--- Start EXERCISE INPUT ---

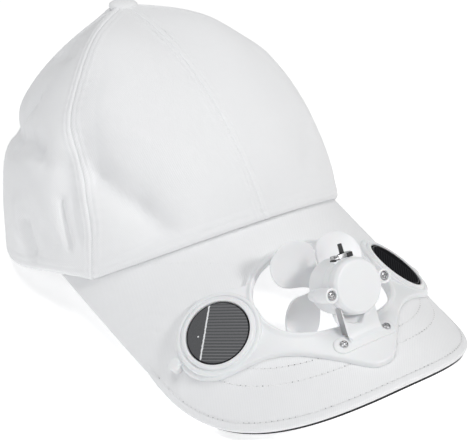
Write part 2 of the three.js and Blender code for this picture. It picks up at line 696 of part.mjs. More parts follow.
/** The rear cup of the housing, with the boss behind each ear. */
function motorShell() {
  const profile = [[0, MOTOR_REAR + SHAFT_SEAT], [shaftBore, MOTOR_REAR + SHAFT_SEAT], [shaftBore, MOTOR_REAR]];
  for (let k = 0; k <= 3; k++) {
    const turn = (k / 3) * 90 * DEG;
    profile.push([
      MOTOR_RADIUS - MOTOR_REAR_ROUND * (1 - Math.sin(turn)),
      MOTOR_REAR + MOTOR_REAR_ROUND * (1 - Math.cos(turn)),
    ]);
  }
  profile.push([MOTOR_RADIUS, MOTOR_SPLIT], [0, MOTOR_SPLIT]);
  const from = MOTOR_SPLIT - EAR_TAIL_LENGTH;
  const bosses = [-1, 1].map((side) => (
    rod(side * EAR_OFFSET, 0, from, MOTOR_SPLIT, EAR_TAIL_RADIUS, EAR_RADIUS, 16)));
  return join(turned(profile), ...bosses);
}

const capRear = MOTOR_SPLIT + GAP;
const switchMiddle = MOTOR_FRONT - SWITCH_SETBACK - SWITCH_WIDTH / 2;

/** The front cap of the housing, with its ears and the switch's seat. */
function motorCap() {
  const collar = capRear + COLLAR_LENGTH;
  const cap = turned([
    [0, capRear], [MOTOR_RADIUS, capRear], [MOTOR_RADIUS, collar], [MOTOR_RADIUS - COLLAR_GROOVE, collar],
    [MOTOR_RADIUS - COLLAR_GROOVE, collar + COLLAR_GROOVE], [MOTOR_RADIUS, collar + 2 * COLLAR_GROOVE],
    [MOTOR_RADIUS, MOTOR_FRONT - CAP_BEVEL], [MOTOR_RADIUS - CAP_BEVEL, MOTOR_FRONT], [0, MOTOR_FRONT],
  ]);
  const ears = [-1, 1].map((side) => rod(side * EAR_OFFSET, 0, capRear, EAR_FRONT, EAR_RADIUS, EAR_RADIUS, 20));
  const seat = box(
    -SWITCH_LENGTH / 2 - SWITCH_SEAT_MARGIN, SWITCH_LENGTH / 2 + SWITCH_SEAT_MARGIN, MOTOR_RADIUS / 2, SWITCH_SEAT,
    Math.max(switchMiddle - SWITCH_WIDTH, capRear), MOTOR_FRONT - SWITCH_SETBACK + SWITCH_SEAT_LIP,
  );
  let body = join(cap, ...ears, seat);
  for (const side of [-1, 1]) {
    const bore = SCREW_SHANK_RADIUS + GAP;
    const head = SCREW_HEAD_RADIUS + GAP;
    body = body
      .subtract(rod(side * EAR_OFFSET, 0, EAR_SEAT - SCREW_SHANK_LENGTH - GAP, EAR_FRONT, bore, bore, 12))
      .subtract(rod(side * EAR_OFFSET, 0, EAR_SEAT, 2 * MOTOR_FRONT, head, head, 18));
  }
  return body;
}

/** A screw along Z with its head's underside at z = 0: a cross slot is cut in the head. */
function screwSolid() {
  const head = rod(0, 0, 0, SCREW_HEAD_HEIGHT, SCREW_HEAD_RADIUS, SCREW_HEAD_RADIUS * SCREW_HEAD_TAPER, 14);
  const slot = SCREW_CROSS_HALF_WIDTH;
  const reach = SCREW_HEAD_RADIUS * SCREW_CROSS_REACH;
  const top = 2 * SCREW_HEAD_HEIGHT;
  const cross = box(-reach, reach, -slot, slot, SCREW_HEAD_HEIGHT / 2, top)
    .add(box(-slot, slot, -reach, reach, SCREW_HEAD_HEIGHT / 2, top));
  const shank = rod(0, 0, -SCREW_SHANK_LENGTH, 0, SCREW_SHANK_RADIUS, SCREW_SHANK_RADIUS, 12);
  return head.subtract(cross).add(shank);
}

/** The metal frame of the switch with the slot that the lever slides in. */
function switchBody() {
  const from = SWITCH_SEAT + GAP;
  const body = box(-SWITCH_LENGTH / 2, SWITCH_LENGTH / 2, from, from + SWITCH_HEIGHT,
    switchMiddle - SWITCH_WIDTH / 2, switchMiddle + SWITCH_WIDTH / 2);
  const slotHalf = (LEVER_WIDTH + LEVER_TRAVEL) / 2 + GAP;
  const slotDepth = LEVER_THICKNESS / 2 + GAP;
  return body.subtract(box(-slotHalf, slotHalf, from + SWITCH_HEIGHT - LEVER_SINK - GAP, from + 2 * SWITCH_HEIGHT,
    switchMiddle - slotDepth, switchMiddle + slotDepth));
}

/** The black lever, at the left end of its travel. */
function switchLever() {
  const top = SWITCH_SEAT + GAP + SWITCH_HEIGHT;
  return box(LEVER_OFFSET - LEVER_WIDTH / 2, LEVER_OFFSET + LEVER_WIDTH / 2, top - LEVER_SINK, top + LEVER_HEIGHT,
    switchMiddle - LEVER_THICKNESS / 2, switchMiddle + LEVER_THICKNESS / 2);
}

/** One paddle blade, out from the hub along a turn about the axis. */
function bladeSolid(turn) {
  const stations = 7;
  const chords = 4;
  const out = new THREE.Vector3(Math.cos(turn), Math.sin(turn), 0);
  const round = new THREE.Vector3(-Math.sin(turn), Math.cos(turn), 0);
  const root = FAN_HUB_RADIUS * BLADE_ROOT;
  const widest = FAN_RADIUS * BLADE_WIDEST;
  const chord = round.clone().multiplyScalar(Math.cos(BLADE_PITCH)).addScaledVector(UP, Math.sin(BLADE_PITCH));
  const face = round.clone().multiplyScalar(-Math.sin(BLADE_PITCH)).addScaledVector(UP, Math.cos(BLADE_PITCH));
  const layer = (offset) => Array.from({ length: stations + 1 }, (_, k) => {
    const radius = THREE.MathUtils.lerp(root, FAN_RADIUS * BLADE_REACH, 1 - (1 - k / stations) ** 1.5);
    const tip = Math.max(radius - widest, 0) / (FAN_RADIUS - widest);
    const narrowing = Math.max(Math.sqrt(1 - tip * tip), BLADE_TIP_WIDTH);
    const half = BLADE_HALF_WIDTH * narrowing * THREE.MathUtils.lerp(BLADE_ROOT_WIDTH, 1, ease(radius, root, widest));
    return Array.from({ length: chords + 1 }, (__, c) => {
      const across = half * ((2 * c) / chords - 1);
      const reach = Math.sqrt(radius ** 2 - BLADE_BEND * (across * Math.cos(BLADE_PITCH)) ** 2);
      return out.clone().multiplyScalar(reach).addScaledVector(chord, across).addScaledVector(face, offset);
    });
  });
  return solid(wallBetween(layer(BLADE_THICKNESS / 2), layer(-BLADE_THICKNESS / 2)).translate(0, 0, -BLADE_SETBACK));
}

/** The fan: hub and blades in one moulding, with a blind bore for the shaft. */
function fanSolid() {
  const half = FAN_HUB_LENGTH / 2;
  const hub = turned([
    [0, -half], [FAN_HUB_RADIUS - FAN_HUB_ROUND, -half], [FAN_HUB_RADIUS, -half + FAN_HUB_ROUND],
    [FAN_HUB_RADIUS, half], [0, half],
  ], 28);
  const blades = Array.from({ length: BLADES }, (_, k) => bladeSolid(FIRST_BLADE + (k * 360 * DEG) / BLADES));
  return join(hub, ...blades).subtract(rod(0, 0, -half / 2, 2 * half, shaftBore, shaftBore, 16));
}

/** The steel shaft between the hub and the motor. */
function shaftSolid() {
  return rod(0, 0, -FAN_HUB_LENGTH / 4 + GAP, MOTOR_REAR + SHAFT_SEAT - GAP, SHAFT_RADIUS, SHAFT_RADIUS, 14);
}

const motorPlace = new THREE.Matrix4()
  .makeRotationX(90 * DEG - AXIS_RISE - PEAK_PITCH)
  .setPosition(0, -HOLE_STATION, HUB_HEIGHT);

/** The bracket: a foot on the frame's nose and a pedestal that the motor lies in. */
function bracketSolid() {
  const low = FRAME_PLATE + GAP;
  const row = -CELL_STATION;
  const rear = row - FOOT_REACH + FOOT_LENGTH / 2;
  const width = FOOT_HALF_WIDTH + FOOT_EAR_RADIUS;
  const outline = roundedRectangle(-width, width, rear - FOOT_LENGTH, rear, FOOT_EAR_RADIUS);
  const foot = prism(outline, -HOLE_PRISM_DEPTH, HOLE_PRISM_DEPTH, 6)
    .intersect(peakCylinder(low + FOOT_THICKNESS));
  const front = rear - PEDESTAL_LENGTH;
  const height = MOTOR_RADIUS;
  const profile = new THREE.Shape([
    new THREE.Vector2(front, -height), new THREE.Vector2(rear, -height),
    new THREE.Vector2(rear, low + FOOT_THICKNESS),
    new THREE.Vector2(rear + PEDESTAL_LEAN, height * PEDESTAL_SHOULDER),
    new THREE.Vector2(front + PEDESTAL_LEAN, height),
  ]);
  const wide = new THREE.ExtrudeGeometry(profile, { depth: 2 * PEDESTAL_HALF_WIDTH, bevelEnabled: false });
  wide.translate(0, 0, -PEDESTAL_HALF_WIDTH);
  // The profile's first axis becomes Y, its second Z, and the extrusion runs along X
  wide.applyMatrix4(new THREE.Matrix4().makeBasis(
    new THREE.Vector3(0, 1, 0), new THREE.Vector3(0, 0, 1), new THREE.Vector3(1, 0, 0)));
  const slot = box(-SLOT_HALF_WIDTH, SLOT_HALF_WIDTH, front - SLOT_DEPTH, front + SLOT_DEPTH,
    low + FOOT_THICKNESS + SLOT_FLOOR, height);
  const motor = placed(
    rod(0, 0, -MOTOR_FRONT, 2 * MOTOR_FRONT, MOTOR_RADIUS + GAP, MOTOR_RADIUS + GAP, 48), motorPlace);
  let bracket = foot.add(solid(wide).subtract(slot).subtract(motor)).subtract(peakCylinder(low));
  for (const side of [-1, 1]) {
    const bore = rod(0, 0, -FOOT_THICKNESS, 2 * FOOT_THICKNESS, shaftBore, shaftBore, 12);
    bracket = bracket.subtract(placed(bore, footScrewPlace(side)));
  }
  return bracket;
}

/** Where a foot screw's head sits on the foot. */
function footScrewPlace(side) {
  return stand(side * FOOT_HALF_WIDTH, CELL_STATION + FOOT_REACH, FRAME_PLATE + GAP);
}

// Assembly

const crown = new THREE.Group();
const PANELS = [
  ['front', frontSeam, sideSeam],
  ['side', sideSeam, backSideSeam],
  ['back', backSideSeam, backSeam],
];
for (const [where, fromSeam, toSeam] of PANELS) {
  for (const [name, side] of [['right', -1], ['left', 1]]) {
    crown.add(piece(`crown_panel_${where}_${name}`, crownPanel(side, fromSeam, toSeam), CLOTH_FINISH));
  }
}
const button = piece('crown_button', buttonSolid(), CLOTH_FINISH);
button.position.set(0, CROWN_LEAN, CROWN_HEIGHT);
crown.add(button);

const peak = new THREE.Group();
peak.position.copy(seam);
peak.rotation.x = PEAK_PITCH;
peak.add(piece('peak', peakSolid(), CLOTH_FINISH));
peak.add(piece('peak_trim', trimGeometry(), TRIM_FINISH));
peak.add(piece('fan_frame', frameSolid(), PLASTIC_FINISH));
peak.add(piece('motor_bracket', bracketSolid(), PLASTIC_FINISH));
for (const [name, side] of [['right', -1], ['left', 1]]) {
  peak.add(piece(`solar_cell_${name}`, cellSolid(side), CELL_FINISH));
  const screw = piece(`bracket_screw_${name}`, screwSolid(), STEEL_FINISH);
  screw.applyMatrix4(footScrewPlace(side));
  screw.translateZ(FOOT_THICKNESS + GAP);
  peak.add(screw);
}

const motor = new THREE.Group();
motor.applyMatrix4(motorPlace);
motor.add(piece('motor_shell', motorShell(), PLASTIC_FINISH));
motor.add(piece('motor_cap', motorCap(), PLASTIC_FINISH));
motor.add(piece('switch_body', switchBody(), STEEL_FINISH));
motor.add(piece('switch_lever', switchLever(), BLACK_FINISH));
motor.add(piece('fan', fanSolid(), PLASTIC_FINISH));
motor.add(piece('motor_shaft', shaftSolid(), STEEL_FINISH));
for (const [name, side] of [['right', -1], ['left', 1]]) {
  const screw = piece(`motor_screw_${name}`, screwSolid(), STEEL_FINISH);
  screw.position.set(side * EAR_OFFSET, 0, EAR_SEAT + GAP);
  motor.add(screw);
}
peak.add(motor);

// The origin lies under the middle of the hat, between the peak's tip and the back of the rim
const hat = new THREE.Group();
hat.add(crown, peak);
const tip = onPeak(0, PEAK_LENGTH, 0).applyAxisAngle(new THREE.Vector3(1, 0, 0), PEAK_PITCH).add(seam);
hat.position.y = -(tip.y + RIM_HALF_LENGTH) / 2;

export default hat;
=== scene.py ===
"""Fan sun hat: a soft white six panel cap whose peak carries a solar driven fan in a moulded frame.

Every shape is worked out in millimetres in the hat's own frame (+Z up, the peak towards -Y) and is
written into its mesh in metres. The hat's cloth, moulding and metal each have a finish of their own.
"""

import logging
import math
from collections.abc import Callable
from dataclasses import dataclass, field
from enum import Enum

import bmesh
import bpy
import numpy as np
from mathutils import Matrix, Vector


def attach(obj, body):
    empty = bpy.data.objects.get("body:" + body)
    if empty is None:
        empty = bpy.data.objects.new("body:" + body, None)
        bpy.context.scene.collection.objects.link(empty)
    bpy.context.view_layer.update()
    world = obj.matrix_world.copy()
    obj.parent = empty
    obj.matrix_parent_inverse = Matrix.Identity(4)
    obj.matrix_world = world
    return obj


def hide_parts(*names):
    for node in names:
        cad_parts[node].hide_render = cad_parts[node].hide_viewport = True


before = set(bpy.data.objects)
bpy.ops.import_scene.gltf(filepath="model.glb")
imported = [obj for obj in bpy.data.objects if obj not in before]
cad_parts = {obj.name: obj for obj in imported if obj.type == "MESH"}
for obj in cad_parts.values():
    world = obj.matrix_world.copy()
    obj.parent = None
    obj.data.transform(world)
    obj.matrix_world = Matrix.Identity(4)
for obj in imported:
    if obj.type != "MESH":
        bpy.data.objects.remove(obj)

log = logging.getLogger("fan_sun_hat")

MM = 0.001
FINE = 1e-4
# Height of the frame's plate over the cloth, in millimetres
FRAME_TOP = 2.6


def ease(x: np.ndarray | float, a: float, b: float) -> np.ndarray:
    """Blends smoothly from 0 to 1 while x goes from a to b."""
    share = np.clip((np.asarray(x, float) - a) / (b - a), 0, 1)
    return share * share * (3 - 2 * share)


def plateau(x: np.ndarray | float, rise: tuple, fall: tuple) -> np.ndarray:
    """1 between two stretches, coming up from 0 over the first and going down again over the second."""
    return ease(x, *rise) * (1 - ease(x, *fall))


def bump(x: np.ndarray | float, middle: float, width: float) -> np.ndarray:
    """A smooth hill of height 1 at the middle, falling to 1/e at the width."""
    return np.exp(-(((np.asarray(x, float) - middle) / width) ** 2))


def unit(vectors: np.ndarray) -> np.ndarray:
    """Vectors of length 1 in the same directions."""
    return vectors / np.maximum(np.linalg.norm(vectors, axis=-1, keepdims=True), 1e-9)


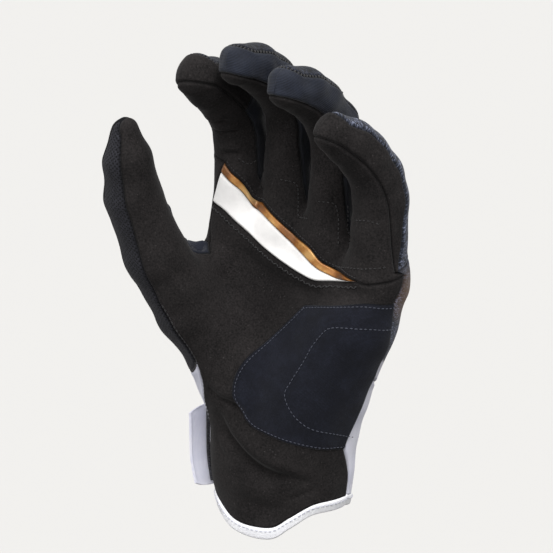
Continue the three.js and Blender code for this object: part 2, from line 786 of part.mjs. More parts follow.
function webGusset() {
  const rows = THUMB_DIGIT.band(1, 91).slice(0, GUSSET_ROWS + 1);
  rows[0] = WEB_CROTCH;
  return new Sheet().grid(rows);
}

// back of the hand
const CUFF_RISE = 4; // the cuff back runs up this many rows beside the heel patch
const BACK_BULGE = 12;
const CUFF_LEFT_END = THUMB_OUTER_SEAM[CUFF_RISE];
const CUFF_RIGHT_END = HEEL_RIGHT[CUFF_RISE];
const BACK_LINE = seamFrom(CUFF_LEFT_END, [[-28, 4, 71]], W_BACK, THUMB_ACROSS);
const DORSAL_SEAM = seamFrom(W_BACK, [[-27, 12, 82], [-35, 6, 102]], WTB, HEEL_ROWS - CUFF_RISE);
const KNUCKLE_LINE = BACK_FACE.flatMap((rows, i) => (i === 0 ? rows[0] : rows[0].slice(1)));
const BACK_LOW = seamFrom(W_BACK, [[0, 20, 64], [28, 12, 66]], CUFF_RIGHT_END,
  KNUCKLE_LINE.length - 1);
const THUMB_ROOT = fill(BACK_LINE, THUMB_BACK[0], THUMB_OUTER_SEAM.slice(CUFF_RISE), DORSAL_SEAM);

function thumbBack(from, to) {
  const cut = (rows) => rows.map((row) => row.slice(from, to + 1));
  return new Sheet().grid(cut(THUMB_ROOT)).grid(cut(THUMB_BACK));
}

function backPanel() {
  const left = [...DORSAL_SEAM, ...BAND_BACK.slice(1)];
  const end = KNUCKLE_LINE[KNUCKLE_LINE.length - 1];
  const right = [...HEEL_RIGHT.slice(CUFF_RISE), ...HEEL_TO_END.slice(1),
    ...straight(B_END, end, TOP_ROWS).slice(1)];
  return new Sheet().grid(fill(BACK_LOW, KNUCKLE_LINE, left, right, BACK_BULGE));
}

const CUFF_BACK = seamFrom(C_RADIAL, [...CUFF_BACK_RUN].reverse(), C_ULNAR,
  THUMB_ACROSS + KNUCKLE_LINE.length - 1);

function cuffBack() {
  const top = [...BACK_LINE, ...BACK_LOW.slice(1)];
  const left = [...RADIAL_SEAM, ...THUMB_OUTER_SEAM.slice(1, CUFF_RISE + 1)];
  const right = [...ULNAR_SEAM, ...HEEL_RIGHT.slice(1, CUFF_RISE + 1)];
  return new Sheet().grid(fill(CUFF_BACK, top, left, right, BACK_BULGE));
}

const BINDING_TALL = 5.4;
const BINDING_WALL = 2.6;
const BINDING_PROUD = 0.5;
function cuffBinding() {
  const loop = [...CUFF_FRONT, ...[...CUFF_BACK].reverse().slice(1)];
  const low = loop.map(({ p }) => spotOn([p.x, p.y, p.z - BINDING_TALL]));
  low[low.length - 1] = low[0];
  return new Sheet().grid([low, loop]);
}

// closing tab: a strap from the back of the wrist, its free end standing off at the thumb side
const STRAP_LINE = [[6, 23, 32], [-14, 20, 31.5], [-27, 9, 31], [-31, -4, 30.5]];
const STRAP_COLUMNS = 14;
const STRAP_ROWS = 6;
const STRAP_HALF = 20;
const STRAP_ROUND = 0.76; // the corners start to round at this share of its length
const STRAP_NARROW = 0.5; // how far the free end is rounded off, 1 being a full half round
const STRAP_WALL = 1.6;
const PAD_WALL = 1.2;
const PAD_GAP = 0.3;

function strapSheet(from, to, half) {
  const path = seam(STRAP_LINE, STRAP_COLUMNS);
  const rows = [];
  for (let i = 0; i <= STRAP_ROWS; i += 1) {
    const row = [];
    for (let j = from; j <= to; j += 1) {
      const past = Math.max(0, j / STRAP_COLUMNS - STRAP_ROUND) / (1 - STRAP_ROUND);
      const tall = half * Math.sqrt(1 - STRAP_NARROW * past * past);
      const c = path[j].p;
      row.push(spotOn([c.x, c.y, c.z + lerp(-tall, tall, i / STRAP_ROWS)]));
    }
    rows.push(row);
  }
  return new Sheet().grid(rows);
}
const STRAP_STAND = 2 * (PAD_WALL + PAD_GAP) + PAD_GAP + STRAP_WALL;
const STRAP_FLARE = 5.5;
const PAD_FROM = 8;
const FLARE_FROM = 6; // the free end leaves the wrist from this Y
const FLARE_RUN = 9;
function flare(p) {
  const past = Math.max(0, FLARE_FROM - p.y) / FLARE_RUN;
  return STRAP_FLARE * past * past;
}

const LOOK = {
  suede: { color: 0x2b2827, roughness: 0.95, metalness: 0 },
  navy: { color: 0x232631, roughness: 0.85, metalness: 0 },
  denim: { color: 0x3b4150, roughness: 0.85, metalness: 0 },
  mesh: { color: 0x2e3038, roughness: 0.8, metalness: 0 },
  black: { color: 0x18181a, roughness: 0.9, metalness: 0 },
  white: { color: 0xe9e8ef, roughness: 0.7, metalness: 0 },
  gold: { color: 0xa87635, roughness: 0.45, metalness: 0.3 },
};

function buildGlove() {
  const group = new THREE.Group();
  group.name = 'glove';
  const put = (name, sheet, look, options) => {
    const mesh = new THREE.Mesh(sheet.solid(options), new THREE.MeshStandardMaterial(LOOK[look]));
    mesh.name = name;
    group.add(mesh);
  };
  put('palm_panel', palmPanel(), 'suede');
  put('finger_panel', fingerPanel(), 'suede');
  put('palm_strip_white', whiteStrip(), 'white');
  put('palm_strip_gold', goldStrip(), 'gold');
  put('heel_patch', heelPatch(), 'navy');
  put('gusset_index_middle', fingerGusset(0), 'navy');
  put('gusset_middle_ring', fingerGusset(1), 'navy');
  put('gusset_ring_little', fingerGusset(2), 'navy');
  put('index_side', indexSide(), 'suede');
  put('little_side', littleSide(), 'suede');
  BACK_FACE.forEach((rows, i) => put(`${FINGER[i].name}_back`, new Sheet().grid(rows), 'denim'));
  put('back_panel', backPanel(), 'denim');
  put('thumb_mesh', thumbBack(0, MESH_COLUMNS), 'mesh');
  put('thumb_back', thumbBack(MESH_COLUMNS, THUMB_ACROSS), 'black');
  put('web_gusset', webGusset(), 'navy');
  put('cuff_back', cuffBack(), 'white');
  put('cuff_binding', cuffBinding(), 'white', { wall: BINDING_WALL, lift: () => BINDING_PROUD });
  put('closing_strap', strapSheet(0, STRAP_COLUMNS, STRAP_HALF), 'white',
    { wall: STRAP_WALL, lift: (p) => STRAP_STAND + flare(p) });
  put('hook_pad', strapSheet(PAD_FROM, STRAP_COLUMNS - 1, STRAP_HALF - 2), 'black',
    { wall: PAD_WALL, lift: (p) => STRAP_STAND - STRAP_WALL - PAD_GAP + flare(p) });
  put('loop_pad', strapSheet(PAD_FROM, STRAP_COLUMNS - 1, STRAP_HALF - 2), 'black',
    { wall: PAD_WALL, lift: () => PAD_WALL + PAD_GAP });
  return group;
}

export default buildGlove();
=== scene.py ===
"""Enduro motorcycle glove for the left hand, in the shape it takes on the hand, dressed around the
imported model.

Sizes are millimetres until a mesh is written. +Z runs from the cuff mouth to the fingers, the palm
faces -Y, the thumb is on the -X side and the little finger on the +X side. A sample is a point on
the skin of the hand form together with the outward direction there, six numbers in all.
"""
import logging
import math
from dataclasses import dataclass, field
from enum import Enum
from typing import Callable, Sequence

import bpy
import numpy as np
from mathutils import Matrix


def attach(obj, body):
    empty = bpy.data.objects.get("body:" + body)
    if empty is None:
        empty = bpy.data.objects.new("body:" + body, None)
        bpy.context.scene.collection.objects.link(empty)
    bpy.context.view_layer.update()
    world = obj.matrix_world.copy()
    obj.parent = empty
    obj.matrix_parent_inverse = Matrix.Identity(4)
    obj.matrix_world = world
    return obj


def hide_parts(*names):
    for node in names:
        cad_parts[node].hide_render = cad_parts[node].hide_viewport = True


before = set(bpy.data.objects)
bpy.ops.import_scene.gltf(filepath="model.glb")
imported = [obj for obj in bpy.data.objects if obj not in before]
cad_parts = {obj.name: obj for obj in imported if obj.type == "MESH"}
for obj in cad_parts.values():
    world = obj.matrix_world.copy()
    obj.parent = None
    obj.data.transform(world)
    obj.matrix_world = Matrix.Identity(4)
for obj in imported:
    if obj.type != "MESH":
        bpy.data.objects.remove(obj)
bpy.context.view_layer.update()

LOG = logging.getLogger("glove")
MM = 0.001
FINE = 10  # fine cells for each cell of the sewing pattern
WALL = 1.6  # thickness of the cloth panels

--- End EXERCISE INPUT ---

EXERCISE »
Exactly repeat the lines above, from the opening line through the one with "const switchMiddle = MOTOR_FRONT", and include nothing else.

SOLUTION TO THE EXERCISE »
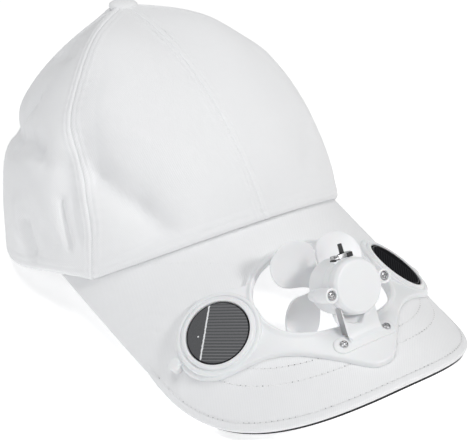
Write part 2 of the three.js and Blender code for this picture. It picks up at line 696 of part.mjs. More parts follow.
/** The rear cup of the housing, with the boss behind each ear. */
function motorShell() {
  const profile = [[0, MOTOR_REAR + SHAFT_SEAT], [shaftBore, MOTOR_REAR + SHAFT_SEAT], [shaftBore, MOTOR_REAR]];
  for (let k = 0; k <= 3; k++) {
    const turn = (k / 3) * 90 * DEG;
    profile.push([
      MOTOR_RADIUS - MOTOR_REAR_ROUND * (1 - Math.sin(turn)),
      MOTOR_REAR + MOTOR_REAR_ROUND * (1 - Math.cos(turn)),
    ]);
  }
  profile.push([MOTOR_RADIUS, MOTOR_SPLIT], [0, MOTOR_SPLIT]);
  const from = MOTOR_SPLIT - EAR_TAIL_LENGTH;
  const bosses = [-1, 1].map((side) => (
    rod(side * EAR_OFFSET, 0, from, MOTOR_SPLIT, EAR_TAIL_RADIUS, EAR_RADIUS, 16)));
  return join(turned(profile), ...bosses);
}

const capRear = MOTOR_SPLIT + GAP;
const switchMiddle = MOTOR_FRONT - SWITCH_SETBACK - SWITCH_WIDTH / 2;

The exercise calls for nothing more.